Since we’re talking about energy balance here – clearly the moon is now radiating back to space as much energy as it receives after all these billions of years, there being no mechanism for storage and transport as there is on earth, the current energy level, the black body temperature of the moon, allowing for the rotational gradient, is it really that close to earth’s temperature which is moderated by atmospheric and oceanic energy distribution? My problem is I don’t see how black body temperature translates to an embracing thermal experience as provided to living things by the atmosphere and oceans.
If what you say is true it is really quite profound as it suggests our global temperature is a matter of albedo, no?
I think this first part is questionable. Nothing wrong with your division of 20/150 mathematically, just whether it means anything.
If you take a fixed albedo and increase the radiative forcing at the surface you can calculate the increase in temperature without feedbacks. You obviously know how to do this..
(For people who don’t, you can see more at The Earth’s Energy Budget – Part One and at the end of CO2 – An Insignificant Trace Gas – Part Seven )
So your calculation is basically saying that the response of the climate system from no atmosphere to current status is a linear model.
I know that of course, we can’t assume the same albedo. I see your comments on the various aspects of climate response, don’t know what to think about those yet.
Rightly or wrongly to assume no climate through to current climate is linear seems way way out there!

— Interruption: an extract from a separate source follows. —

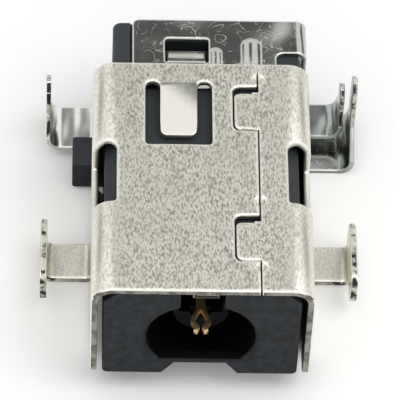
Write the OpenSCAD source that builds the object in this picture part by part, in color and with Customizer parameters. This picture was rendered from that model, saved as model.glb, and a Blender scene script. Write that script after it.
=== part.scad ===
// Board-mount barrel power jack: a moulded housing with a round plug mouth, held in a folded sheet shell.
// Origin: plug axis at the mouth's front face. +X right seen from the front, +Y to the rear, +Z up.

/* [Plug mouth] */
// Radius of the round mouth that takes the plug's barrel
mouth_r = 2.3; // [2.2:0.05:2.4]
// Depth of the mouth behind the front face
mouth_depth = 9.6; // [8.5:0.1:9.8]
// Radial width of the lead-in at the mouth's rim
lead_in = 0.25; // [0.1:0.05:0.35]
// Radius of the post that stands inside the plug's barrel
post_r = 1.2; // [1.05:0.05:1.35]
// How far the post's end lies behind the front face
post_setback = 1.5; // [1.2:0.1:2.5]
// Width of the slot that runs from the mouth up to the housing's top
notch_w = 1.86; // [1.6:0.02:2.2]
// Rear end of that slot's open part
notch_len = 7.0; // [5.5:0.1:7.2]

/* [Folded shell] */
// Overall width of the shell
shell_w = 9.4; // [9.2:0.1:10.2]
// Length of the shell from its front lip to its rear edge
shell_len = 12.2; // [11.9:0.1:12.6]
// Thickness of the shell's sheet
sheet_t = 0.3; // [0.2:0.05:0.35]
// Outer radius of the two long top corners
corner_r = 0.95; // [0.7:0.05:1.1]
// How far the shell's lip stands in front of the housing's face
lip_proud = 0.15; // [0:0.05:0.3]
// Height of the shell's top above the plug axis
top_above_axis = 3.8; // [3.7:0.05:4.1]
// Depth of the plane that the jack rests on, below the plug axis
base_below_axis = 3.77; // [3.7:0.01:4.1]
// Depth of the front tips of the side walls below the plug axis
tip_below_axis = 2.4; // [2.4:0.05:2.5]
// Length of the shallow front tips
tip_len = 1.75; // [1.4:0.05:2.2]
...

Perhaps you are aiming at a parody of GCMs producing a linear response?
I find their linear response hard to believe but perhaps you could say that if you look at one small part of a big curve, the slope is linear or can be approximated linear close to that area..
Jim Masterson (21:31:33)
Link fixed, thanks for alerting me.
w.
Great post, Willis.
Maybe I missed it, but it should also be stated that, as a new point number 7, the general circulation models are also woefully lacking in accounting for the multi-decadal oscillations of the oceans, including, but not limited to the PDO and the AMO, among many others.
But that point on the importance of cooling with tropical thunderstorms, poorly understood, can not be overemphasized!

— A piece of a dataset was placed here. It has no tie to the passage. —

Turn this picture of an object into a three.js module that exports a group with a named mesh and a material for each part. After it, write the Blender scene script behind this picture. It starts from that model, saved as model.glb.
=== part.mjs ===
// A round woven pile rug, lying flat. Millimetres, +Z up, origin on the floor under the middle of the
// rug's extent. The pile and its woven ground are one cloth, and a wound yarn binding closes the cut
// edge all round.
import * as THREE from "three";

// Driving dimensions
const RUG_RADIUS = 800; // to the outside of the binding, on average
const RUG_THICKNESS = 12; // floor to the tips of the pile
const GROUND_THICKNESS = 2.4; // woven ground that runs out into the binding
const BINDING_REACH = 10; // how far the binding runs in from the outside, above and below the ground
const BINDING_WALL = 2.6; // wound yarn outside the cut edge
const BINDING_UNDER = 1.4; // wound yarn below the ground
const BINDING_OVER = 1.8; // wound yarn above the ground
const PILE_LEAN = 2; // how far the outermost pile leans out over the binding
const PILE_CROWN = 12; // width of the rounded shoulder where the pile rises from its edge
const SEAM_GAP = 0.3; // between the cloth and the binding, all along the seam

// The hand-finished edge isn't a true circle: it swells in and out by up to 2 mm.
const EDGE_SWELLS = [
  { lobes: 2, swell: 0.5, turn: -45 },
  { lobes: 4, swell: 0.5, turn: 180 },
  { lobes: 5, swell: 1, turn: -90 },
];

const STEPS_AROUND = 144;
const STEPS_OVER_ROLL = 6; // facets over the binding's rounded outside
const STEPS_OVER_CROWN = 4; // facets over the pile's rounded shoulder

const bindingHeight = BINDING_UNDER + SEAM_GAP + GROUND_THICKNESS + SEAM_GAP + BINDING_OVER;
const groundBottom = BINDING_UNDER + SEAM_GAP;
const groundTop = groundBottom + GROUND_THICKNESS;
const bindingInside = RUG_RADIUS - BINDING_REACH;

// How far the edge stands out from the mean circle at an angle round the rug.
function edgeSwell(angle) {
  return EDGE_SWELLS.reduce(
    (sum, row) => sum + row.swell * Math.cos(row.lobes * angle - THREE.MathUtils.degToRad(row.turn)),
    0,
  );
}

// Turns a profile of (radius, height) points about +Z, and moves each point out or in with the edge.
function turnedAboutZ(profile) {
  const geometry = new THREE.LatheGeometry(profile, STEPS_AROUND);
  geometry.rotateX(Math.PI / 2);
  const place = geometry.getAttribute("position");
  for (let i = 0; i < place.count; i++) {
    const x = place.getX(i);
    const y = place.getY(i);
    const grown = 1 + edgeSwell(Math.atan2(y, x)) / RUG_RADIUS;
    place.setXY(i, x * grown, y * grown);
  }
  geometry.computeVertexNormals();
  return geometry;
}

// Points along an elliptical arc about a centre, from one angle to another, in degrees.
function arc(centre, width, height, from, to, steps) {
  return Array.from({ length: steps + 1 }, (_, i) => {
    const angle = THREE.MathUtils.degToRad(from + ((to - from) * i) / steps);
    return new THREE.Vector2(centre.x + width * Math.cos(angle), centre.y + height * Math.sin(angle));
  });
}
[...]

Dr. Spencer and Lindzen and others are cracking that block….and so little is known. But you could not be more right. Thunderstorms…are magnificent (albeit ephemeral) players in the earth’s climate.
They boil in atomic-bomb-scale local and mesoscale fury…to heights up to the tropopause…and we wonder how they can bring down airlines (Brazil to France, last year).
Then they fade away in cirrus wisps the next day….all of that heat escaping through an open “window” in the atmosphere…
Thanks again for this post.
Chris
Norfolk, VA, USA
enough (20:51:43)
Bingo! Spot On.
Willis Eschenbach
It’s pretty late here and I would like to debate your so called diagram. So a couple of things now and more tomorrow. Backradiation as well as feedbacks are pseudoscience. There is no real physical basis for back radiation. As enough(my feelings exactly) stated it’s nonsense and simply not true.
The holy grail of the black/grey body is inadequate to analyse the earth’s weather and climate. Does the earth look like a black/grey body? The warmers have concocted a heady brew from this as the diagram shows. Forget Kiehl/Trenberth they are climate quacks. Take clouds for example, according to the diagram 76w/m2 is not only reflected by the clouds, but also by aerosols and the atmosphere. Really? How is the number 76 arrived at? Clouds most certainly absorb the suns energy. Where is the figure for that? Another thing, with clouds constantly forming and dissipating across the planet, is this an averaged figure for the entire surface? Are all the numbers in the diagram static and unchanging or subject to WIDE variations?
It all looks like an add up the numbers exercise. My BS detector goes off the charts whenever I look at that diagram. Its a mess. So please explain to me your understanding of backradiation and how it occurs and I’ll debunk it.
By the way, in your post at 21:04:42 you misspelled Boltzman. Pretty easy to leave a letter out, eh.
Let’s try it and find out. 🙂
scienceofdoom (22:09:37)
I make no assumption of linearity at all. What I’m doing is figuring the average sensitivity of the system as a whole. In fact, I point out that the equilibrium sensitivity is going to be different from the average sensitivity, and list some reasons why the equilibrium sensitivity will be smaller than the average.
Sometimes my birdfeeder has hawks circling above it looking for easy pray. One is them is Eschenbach’s hawk. a subspecies of Cooper’s hawk; both of which are far too uncommen
‘Sometimes my birdfeeder has hawks circling above it looking for easy pray. One is them is Eschenbach’s hawk. a subspecies of Cooper’s hawk; both of which are far too uncommen’
LOL – I have hawks visiting my feeders too at times.
Nature is a bummer for science.
The Moon is very different to Earth, which makes the simple comparisons of pundits above worthless.
1) It is 3,743 km in diameter versus earth’s 12,756 km;
2) Earth is over 1000 deg C at the top of the mantle, which is a mere 5km below the seabed in the deep ocean, & about 50km under the land surface.
3) Moon rotates once each 27 & a bit days, Earth rotates every 24 hours.
4) Earth has lots of volcanic activity, which brings heat to the surface. None has been detected on the Moon, yet.